Lundquist’s project is one of the latest. Due to the complexity of the intersecting processes that drive sublimation, the team set up more than 100 instruments in an alpine meadow just south of Gothic known as Kettle Ponds. 

“No one’s ever done it right before,” Lundquist said. “And so we are trying our very best to measure absolutely everything.”  

Throughout the winter, the menagerie of equipment quietly recorded data every second of the day — measurements that would give the team a snapshot of the snow’s history. A device called a sonic anemometer measured wind speed, while others recorded the temperature and humidity at various altitudes. Instruments known as snow pillows measured moisture content, and a laser imaging system called “Lidar” created a detailed map of the snow’s surface. 

From January to March, the three coldest months of the year, Daniel Hogan and Eli Schwat, graduate students who work under Lundquist at the University of Washington, skied from their snow-covered cabin in Gothic to Kettle Ponds to monitor the ever-changing snowpack. 

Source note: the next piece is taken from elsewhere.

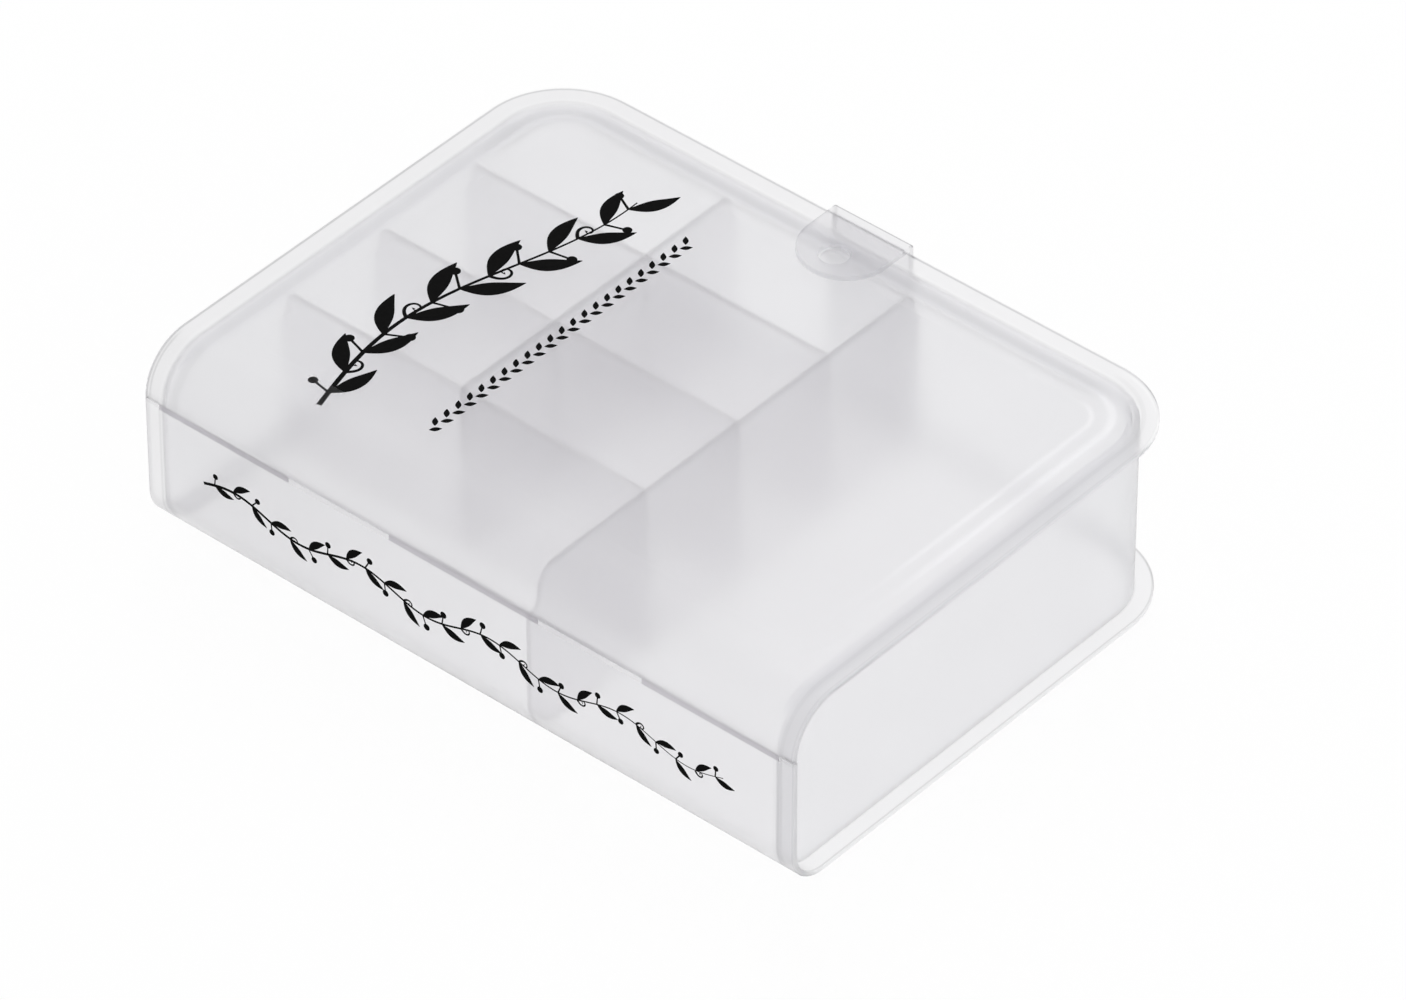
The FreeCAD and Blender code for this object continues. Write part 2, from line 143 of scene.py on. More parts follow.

Their skis were fitted with skins, a special fabric that sticks to skis so they can better grip the snow. The two men crunched against the ground as they made their near-daily trek out to the site, sleds full of gear in tow. It was a chilly day in March, but the searing reflection of the snow made it feel warmer than it was. When Hogan and Schwat arrived, they dug a pit into the snow’s surface, right outside the canopy of humming instrumentation.

The pair carefully recorded the temperature and density of the snow inside. A special magnifying glass revealed the structure of individual snowflakes, some of them from recent storms and others, found deeper in the pit, from weeks or even months before. All of these factors can contribute to how vulnerable the snowpack is to sublimation. 

This would be just one of many pits dug as snow continued to blanket the valley. If all of the measurements the team takes over a winter are like a book, a snow pit is just a single page, Hogan said.

“Together, that gives you the whole winter story,” he said, standing inside one of the pits he was studying. Just the top of his head stuck out of the snowpit as he examined its layers. 

Lundquist’s team began analyzing the data they collected long before the snow began to melt. 

They hope it will one day give water managers a better understanding of how much sublimation eats into the region’s water budget — helping them make more accurate predictions for what is likely to be an even hotter, and drier, future.